Gráfico 1.  Frecuencia relativa de la palabra “meritocracia”, inglés y español

 

 

Pero más allá de las protestas y los reclamos de Michael Young, el éxito de la palabra. “meritocracia” es innegable. Ha sido ya incorporado en el lenguaje coloquial, no solo en la demagogia política. El gráfico 1 muestra la aparición relativa de la palabra en cuestión en miles de libros en inglés (panel superior) y español (panel inferior) (ver aquí para una explicación de la metodología). El crecimiento ha sido sistemático, pero distinto en ambos idiomas. En inglés ocurrió, sobre todo, en los años setenta y noventa. En español, el ascenso de la “meritocracia” (de la palabra, esto es) ha sido mucho más reciente.
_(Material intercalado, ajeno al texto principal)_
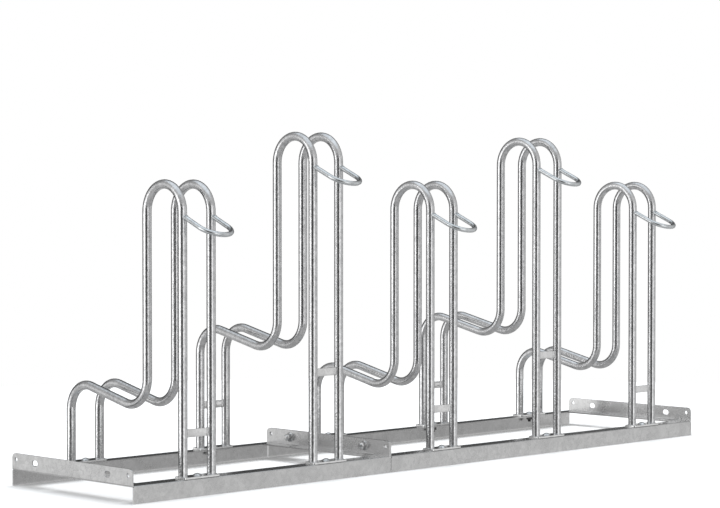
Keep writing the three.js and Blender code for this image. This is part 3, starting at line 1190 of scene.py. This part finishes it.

Sea lo que sea, los escrúpulos semánticos de Young no son irrelevantes. Todo lo contrario. Llaman la atención sobre los peligros que acechan a una sociedad donde el mérito es entendido de manera estrecha y asociado consiguientemente con trayectorias académicas y laborales muy específicas. Young criticó duramente al gabinete de Blair, conformado por una elite meritocrática, poseedora de unas credenciales académicas impecables, pero, en últimas, un ejemplo casi paradigmático de las nuevas formas de exclusión. Lo mismo podría decirse sobre el gabinete del presidente colombiano actual Juan Manuel Santos o sobre los cuadros directivos de muchas empresas multinacionales. O sobre el acceso a posiciones de visibilidad y privilegio en muchos países latinoamericanos.

En fin, si el mérito se asocia exclusivamente con unas cuantas instituciones educativas o con un conjunto estrecho de competencias y habilidades, la meritocracia es casi indistinguible del nepotismo o del amiguismo. La meritocracia, insinuó Young hace ya más de medio siglo, puede ser un eufemismo conveniente para designar una nueva forma de exclusión. Su insinuación, sobra decirlo, no ha perdido vigencia.